La vittoria dei pontifici e dei Veneziani sugli Aragonesi a Campomorto nelle paludi Pontine (21 agosto 1482) rimase senza frutto per la morte del valoroso condottiero Roberto Malatesta; il papa, malsicuro in Roma, conchiuse pace a insaputa dei Veneziani (12 dicembre 1482). Ma questi non vollero lasciarsi sfuggire i frutti della guerra contro Ferrara e sostennero soli l'urto di tutte le potenze italiane e le scomuniche papali. A Roma riarsero le lotte: il Riario e gli Orsini presero e devastarono il palazzo Colonna. Il papa, già infermo, parve non poter sopravvivere alla notizia che a Bagnolo s' era conchiusa la pace (7 agosto 1484), trascurando lui e il Riario.

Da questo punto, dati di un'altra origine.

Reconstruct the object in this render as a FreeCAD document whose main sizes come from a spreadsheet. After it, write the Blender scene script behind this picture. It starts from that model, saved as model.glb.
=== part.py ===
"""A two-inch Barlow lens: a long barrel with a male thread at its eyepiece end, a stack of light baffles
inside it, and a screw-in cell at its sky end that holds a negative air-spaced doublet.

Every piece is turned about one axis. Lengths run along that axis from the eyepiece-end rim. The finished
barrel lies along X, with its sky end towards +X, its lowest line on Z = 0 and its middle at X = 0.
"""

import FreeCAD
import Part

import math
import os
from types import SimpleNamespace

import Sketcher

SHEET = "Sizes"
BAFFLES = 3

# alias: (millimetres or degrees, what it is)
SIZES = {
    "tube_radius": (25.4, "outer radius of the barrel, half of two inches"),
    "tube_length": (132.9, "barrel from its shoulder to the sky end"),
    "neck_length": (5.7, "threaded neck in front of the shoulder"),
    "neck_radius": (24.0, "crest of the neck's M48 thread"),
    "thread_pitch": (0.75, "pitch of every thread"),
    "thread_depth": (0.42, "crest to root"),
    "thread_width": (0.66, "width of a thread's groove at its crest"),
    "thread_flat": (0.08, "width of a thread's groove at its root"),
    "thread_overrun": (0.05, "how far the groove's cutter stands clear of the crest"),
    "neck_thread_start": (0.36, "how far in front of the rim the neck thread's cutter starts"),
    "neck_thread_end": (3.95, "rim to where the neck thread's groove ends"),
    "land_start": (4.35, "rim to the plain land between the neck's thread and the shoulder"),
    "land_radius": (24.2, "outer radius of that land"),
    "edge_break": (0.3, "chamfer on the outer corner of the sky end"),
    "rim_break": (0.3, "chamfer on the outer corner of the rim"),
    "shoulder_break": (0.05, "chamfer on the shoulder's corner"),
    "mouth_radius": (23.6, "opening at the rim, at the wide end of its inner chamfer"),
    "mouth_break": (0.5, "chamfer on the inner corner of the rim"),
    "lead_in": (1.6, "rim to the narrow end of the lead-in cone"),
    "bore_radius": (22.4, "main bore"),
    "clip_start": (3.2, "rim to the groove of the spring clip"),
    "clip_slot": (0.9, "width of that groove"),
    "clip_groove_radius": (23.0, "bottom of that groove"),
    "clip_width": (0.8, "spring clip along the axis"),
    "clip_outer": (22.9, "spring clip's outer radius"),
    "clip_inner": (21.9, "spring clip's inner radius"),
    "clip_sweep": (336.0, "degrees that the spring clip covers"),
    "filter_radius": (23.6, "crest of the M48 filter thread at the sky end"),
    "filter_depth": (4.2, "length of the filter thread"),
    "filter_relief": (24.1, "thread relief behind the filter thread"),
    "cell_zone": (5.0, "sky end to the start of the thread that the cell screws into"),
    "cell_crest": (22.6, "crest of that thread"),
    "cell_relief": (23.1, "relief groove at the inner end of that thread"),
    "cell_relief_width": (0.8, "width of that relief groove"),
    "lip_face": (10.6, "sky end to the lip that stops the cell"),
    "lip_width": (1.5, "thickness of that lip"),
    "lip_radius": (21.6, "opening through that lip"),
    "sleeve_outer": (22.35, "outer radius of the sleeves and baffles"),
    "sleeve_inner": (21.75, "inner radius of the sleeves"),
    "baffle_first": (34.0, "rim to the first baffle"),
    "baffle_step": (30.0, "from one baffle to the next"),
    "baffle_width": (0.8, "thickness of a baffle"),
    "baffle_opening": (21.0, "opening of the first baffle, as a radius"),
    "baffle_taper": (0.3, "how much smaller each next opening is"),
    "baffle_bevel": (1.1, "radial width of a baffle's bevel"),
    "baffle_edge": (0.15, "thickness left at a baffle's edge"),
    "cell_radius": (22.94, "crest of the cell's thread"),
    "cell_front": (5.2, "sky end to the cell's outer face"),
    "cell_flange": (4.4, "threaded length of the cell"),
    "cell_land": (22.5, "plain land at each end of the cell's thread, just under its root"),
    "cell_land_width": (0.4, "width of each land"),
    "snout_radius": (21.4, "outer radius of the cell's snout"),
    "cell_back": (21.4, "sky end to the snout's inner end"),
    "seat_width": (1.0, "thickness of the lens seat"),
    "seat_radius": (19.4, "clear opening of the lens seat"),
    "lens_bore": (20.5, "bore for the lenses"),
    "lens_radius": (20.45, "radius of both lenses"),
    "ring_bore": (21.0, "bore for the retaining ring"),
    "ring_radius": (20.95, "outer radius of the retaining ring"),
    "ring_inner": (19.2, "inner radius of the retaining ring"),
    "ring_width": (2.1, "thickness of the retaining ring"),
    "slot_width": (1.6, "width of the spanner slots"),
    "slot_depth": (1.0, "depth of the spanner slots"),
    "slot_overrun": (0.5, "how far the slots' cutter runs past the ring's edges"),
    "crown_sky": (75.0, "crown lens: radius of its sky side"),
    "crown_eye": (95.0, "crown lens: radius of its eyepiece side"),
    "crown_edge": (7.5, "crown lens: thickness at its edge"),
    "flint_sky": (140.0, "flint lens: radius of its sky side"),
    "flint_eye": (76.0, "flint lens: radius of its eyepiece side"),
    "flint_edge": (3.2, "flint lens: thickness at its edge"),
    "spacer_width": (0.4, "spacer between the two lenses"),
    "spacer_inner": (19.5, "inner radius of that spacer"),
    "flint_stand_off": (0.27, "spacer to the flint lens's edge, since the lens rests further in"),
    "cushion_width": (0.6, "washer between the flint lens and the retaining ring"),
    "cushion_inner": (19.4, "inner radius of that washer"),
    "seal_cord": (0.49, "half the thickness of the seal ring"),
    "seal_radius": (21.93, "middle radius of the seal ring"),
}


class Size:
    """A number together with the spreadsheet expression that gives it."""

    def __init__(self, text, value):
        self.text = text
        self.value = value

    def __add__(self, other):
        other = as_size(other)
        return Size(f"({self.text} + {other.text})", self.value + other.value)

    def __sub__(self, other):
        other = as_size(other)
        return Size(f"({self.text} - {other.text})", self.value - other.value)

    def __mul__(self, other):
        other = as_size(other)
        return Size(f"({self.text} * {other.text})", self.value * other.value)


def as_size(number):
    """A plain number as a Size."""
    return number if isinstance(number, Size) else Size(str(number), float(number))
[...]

Morì il 12 agosto 1484.
Nel campo ecclesiastico S. accordò ai re di Spagna, con bolla del 1° novembre 1478, l'istituzione dell'inquisizione contro i "marrani", e gli apostati, concedendo ai sovrani il diritto di nomina degl'inquisitori.

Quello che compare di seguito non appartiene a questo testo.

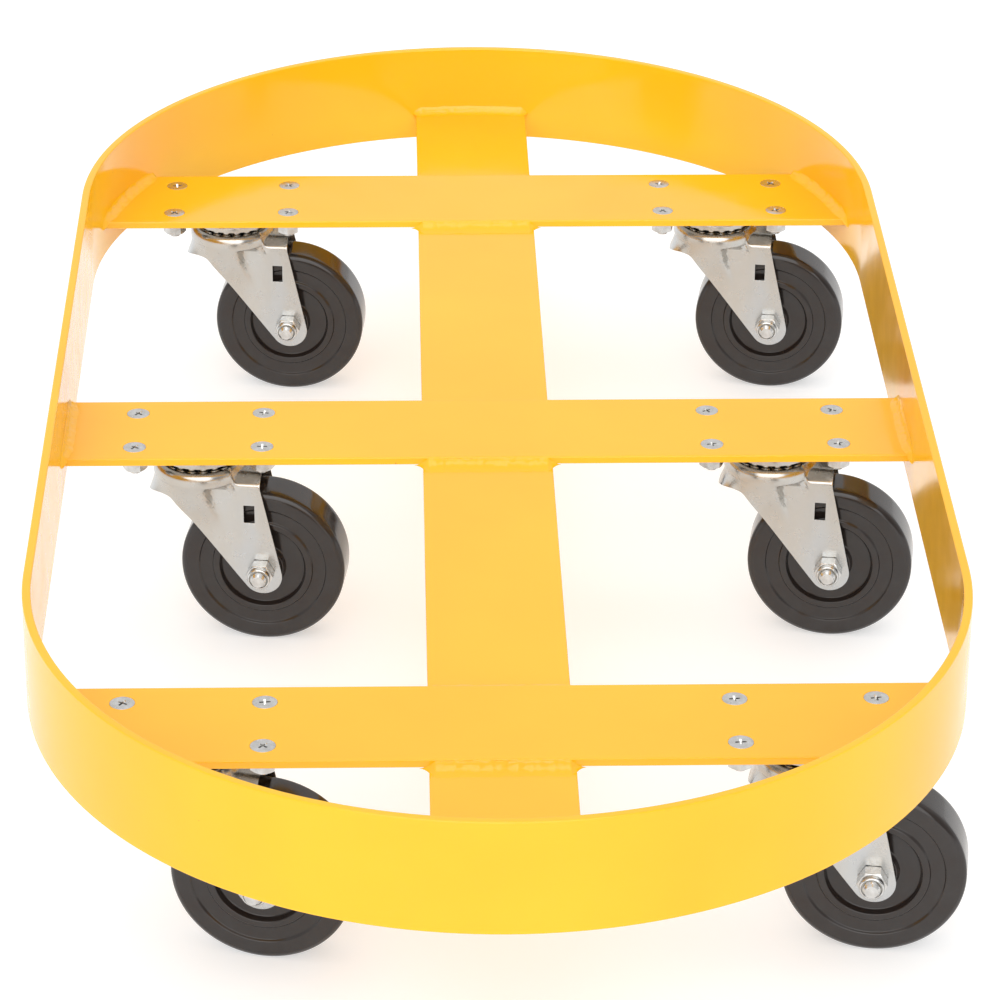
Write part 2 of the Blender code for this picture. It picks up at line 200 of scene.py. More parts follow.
def arc(centre, radius, start, stop, steps):
    """Points on an arc, both ends included, with its angles in degrees."""
    angles = [math.radians(start + (stop - start) * i / steps) for i in range(steps + 1)]
    return [(centre[0] + radius * math.cos(a), centre[1] + radius * math.sin(a)) for a in angles]


def filleted(corners, steps=4):
    """A profile with its corners rounded; each corner is (radius, height, fillet)."""
    points = []
    for i, (r, z, fillet) in enumerate(corners):
        here = Vector((r, z))
        if not fillet or i in (0, len(corners) - 1):
            points.append((r, z))
            continue
        before = (Vector(corners[i - 1][:2]) - here)
        after = (Vector(corners[i + 1][:2]) - here)
        reach = min(fillet, before.length * 0.49, after.length * 0.49)
        start = here + before.normalized() * reach
        stop = here + after.normalized() * reach
        for k in range(steps + 1):
            t = k / steps
            point = start * (1 - t) ** 2 + here * 2 * t * (1 - t) + stop * t ** 2
            points.append((point.x, point.y))
    return points


def lathe(name, profile, steps=64, closed=False):
    """A body turned about Z from (radius, height) points; an open profile starts and ends on the axis."""
    verts = []
    faces = []
    for r, z in profile:
        for k in range(steps):
            a = 2 * math.pi * k / steps
            verts.append((r * math.cos(a), r * math.sin(a), z))
    for i in range(len(profile) if closed else len(profile) - 1):
        faces += band(i, (i + 1) % len(profile), steps)
    return smooth(mesh_of(name, verts, faces))


def plate(name, outlines, bottom, top, rounding=EDGE_ROUND, turn=3):
    """A flat plate between two heights, of one closed outline less those inside it, with rounded edges."""
    curve = bpy.data.curves.new(name, "CURVE")
    curve.dimensions = "2D"
    curve.fill_mode = "BOTH"
    curve.extrude = (top - bottom) / 2 - rounding
    curve.bevel_depth = rounding
    curve.offset = -rounding
    curve.bevel_resolution = turn
    for outline in outlines:
        spline = curve.splines.new("POLY")
        spline.points.add(len(outline) - 1)
        spline.use_cyclic_u = True
        for point, (x, y) in zip(spline.points, outline):
            point.co = (x, y, 0, 1)
    mesh = baked(object_from(name, curve))
    mesh.transform(Matrix.Translation((0, 0, (top + bottom) / 2)))
    return smooth(mesh)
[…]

Amministratore attivo e sagace, S. assicurò in tempi difficili l'approvvigionamento e attese al rinnovamento edilizio di Roma, e riorganizzò quella scuola di cantori, che da lui fu detta "Cappella Sistina".

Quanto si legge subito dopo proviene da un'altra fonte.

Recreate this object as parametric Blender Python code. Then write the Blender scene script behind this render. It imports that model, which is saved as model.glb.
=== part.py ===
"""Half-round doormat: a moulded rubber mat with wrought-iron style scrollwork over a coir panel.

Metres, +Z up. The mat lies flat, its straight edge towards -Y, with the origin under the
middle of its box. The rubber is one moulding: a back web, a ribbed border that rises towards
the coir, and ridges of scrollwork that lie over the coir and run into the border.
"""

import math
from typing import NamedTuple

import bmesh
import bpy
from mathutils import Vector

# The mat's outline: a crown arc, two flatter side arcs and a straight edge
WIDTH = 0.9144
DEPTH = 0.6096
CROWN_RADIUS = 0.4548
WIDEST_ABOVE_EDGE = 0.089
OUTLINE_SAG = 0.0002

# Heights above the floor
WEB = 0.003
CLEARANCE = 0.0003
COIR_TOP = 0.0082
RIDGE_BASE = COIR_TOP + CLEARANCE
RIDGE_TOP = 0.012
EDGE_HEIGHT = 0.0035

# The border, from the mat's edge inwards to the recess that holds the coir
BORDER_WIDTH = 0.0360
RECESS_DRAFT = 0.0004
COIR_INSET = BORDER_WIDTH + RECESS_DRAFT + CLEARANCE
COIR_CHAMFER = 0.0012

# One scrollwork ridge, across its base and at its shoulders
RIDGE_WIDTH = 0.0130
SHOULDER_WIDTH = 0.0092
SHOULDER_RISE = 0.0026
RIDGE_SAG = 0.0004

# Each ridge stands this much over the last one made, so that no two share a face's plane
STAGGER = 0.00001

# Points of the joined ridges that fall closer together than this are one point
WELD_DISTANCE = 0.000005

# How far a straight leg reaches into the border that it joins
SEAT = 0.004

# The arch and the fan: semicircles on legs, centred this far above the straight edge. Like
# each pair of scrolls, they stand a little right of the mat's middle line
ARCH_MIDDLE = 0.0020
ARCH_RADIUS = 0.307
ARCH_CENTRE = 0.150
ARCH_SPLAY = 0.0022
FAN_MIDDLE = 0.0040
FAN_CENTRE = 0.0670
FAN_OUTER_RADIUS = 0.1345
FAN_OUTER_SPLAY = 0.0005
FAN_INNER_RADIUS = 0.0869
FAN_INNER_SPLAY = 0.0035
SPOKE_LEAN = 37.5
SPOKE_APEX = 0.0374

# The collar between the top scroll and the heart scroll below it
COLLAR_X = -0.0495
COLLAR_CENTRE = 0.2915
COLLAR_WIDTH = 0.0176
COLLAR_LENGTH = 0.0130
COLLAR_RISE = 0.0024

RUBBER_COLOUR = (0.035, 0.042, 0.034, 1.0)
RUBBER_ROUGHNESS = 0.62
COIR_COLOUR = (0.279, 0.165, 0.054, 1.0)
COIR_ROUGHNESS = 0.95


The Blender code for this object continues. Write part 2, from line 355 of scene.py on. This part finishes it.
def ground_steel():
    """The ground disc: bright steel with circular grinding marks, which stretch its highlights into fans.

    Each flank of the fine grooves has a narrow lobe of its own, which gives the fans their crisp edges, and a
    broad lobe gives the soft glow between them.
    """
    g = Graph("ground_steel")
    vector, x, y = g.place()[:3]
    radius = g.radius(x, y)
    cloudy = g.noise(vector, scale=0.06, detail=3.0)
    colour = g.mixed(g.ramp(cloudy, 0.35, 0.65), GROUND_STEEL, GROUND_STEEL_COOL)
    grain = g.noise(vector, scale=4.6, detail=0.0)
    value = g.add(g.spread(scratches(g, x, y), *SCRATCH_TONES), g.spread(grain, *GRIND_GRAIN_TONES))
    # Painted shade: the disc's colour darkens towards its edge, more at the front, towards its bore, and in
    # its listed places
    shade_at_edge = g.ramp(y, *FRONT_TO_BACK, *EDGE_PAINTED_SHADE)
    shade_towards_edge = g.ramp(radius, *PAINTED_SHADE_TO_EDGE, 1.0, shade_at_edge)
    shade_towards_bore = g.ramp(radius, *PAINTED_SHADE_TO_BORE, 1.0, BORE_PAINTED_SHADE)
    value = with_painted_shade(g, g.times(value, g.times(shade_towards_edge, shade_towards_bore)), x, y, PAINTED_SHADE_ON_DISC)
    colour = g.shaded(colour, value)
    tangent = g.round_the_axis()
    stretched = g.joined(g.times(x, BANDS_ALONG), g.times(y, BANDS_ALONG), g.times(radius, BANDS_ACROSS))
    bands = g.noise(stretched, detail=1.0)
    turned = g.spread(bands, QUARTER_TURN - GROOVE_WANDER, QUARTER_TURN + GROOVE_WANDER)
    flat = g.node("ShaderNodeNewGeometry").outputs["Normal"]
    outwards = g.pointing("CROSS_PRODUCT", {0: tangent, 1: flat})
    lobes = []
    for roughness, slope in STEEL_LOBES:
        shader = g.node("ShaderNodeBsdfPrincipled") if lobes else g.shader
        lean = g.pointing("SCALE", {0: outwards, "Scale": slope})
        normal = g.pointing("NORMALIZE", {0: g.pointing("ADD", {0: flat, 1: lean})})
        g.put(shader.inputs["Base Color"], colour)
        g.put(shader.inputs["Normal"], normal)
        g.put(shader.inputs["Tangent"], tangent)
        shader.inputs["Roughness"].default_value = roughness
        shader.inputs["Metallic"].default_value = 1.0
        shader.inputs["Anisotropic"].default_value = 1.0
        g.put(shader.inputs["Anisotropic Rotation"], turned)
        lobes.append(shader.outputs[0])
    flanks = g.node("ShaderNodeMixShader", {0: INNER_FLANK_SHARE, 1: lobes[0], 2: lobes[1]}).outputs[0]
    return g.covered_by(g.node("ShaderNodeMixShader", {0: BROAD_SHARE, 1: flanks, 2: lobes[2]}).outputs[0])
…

Splendida, anche, la protezione di S. alla cultura. Furono chiamati o vennero spontaneamente a Roma e affollarono la curia umanisti e dotti di chiaro nome, l'Argiropulo, il Filelfo, il Fonzio, il Filetico, Porcellio, il Regiomontano; risorse intorno a Pomponio Leto l'Accademia romana, sciolta da Paolo II; fiorirono gli studî storici; il Platina ebbe dal papa l'incarico di scrivere le vite dei papi e lo adempì con libertà di parola fin eccessiva. La biblioteca di Niccolò V fu largamente accresciuta; dal 1475 ne fu bibliotecario il Platina. Furono iniziate le preziose raccolte del Museo Capitolino. Fu eretta da Giovannino de' Dolci in Vaticano la Cappella Sistina. Fra gli artisti fu caro particolarmente al pontefice Melozzo da Forlì, che dipinse per lui la Biblioteca e in un celebre affresco presenta ancora viva al nostro sguardo la figura di Sisto.
Fonti e bibl.: B. Platina, Vita Sixti IV, in Rer. Ital. Script., nuova ed., III, i, p. 398 segg.; I. da Volterra, Il diario romano, ibid., XXIII, 3; A. de Tummulillis, Notabilia temporum, Roma 1890 (Fonti per la st. d'Italia); S. Infessura, Diario della città di Roma, ivi 1890 (ibid.); Sigismondo de' Conti, Le storie de' suoi tempi, I, ivi 1883; E. Frantz, Sixtus IV. und die Republik Florenz, Ratisbona 1880; A. Schmarsow, Melozzo da Forlì, Berlino e Stoccarda 1886; L. Pastor, Storia dei papi, ed. ital., II, Roma 1911; E. Rodocanachi, Histoire de Rome. Une cour princière au Vatican pendant la Renaissance, Sixte IV, Innocent VIII, Alexandre VI Borgia, Parigi 1925.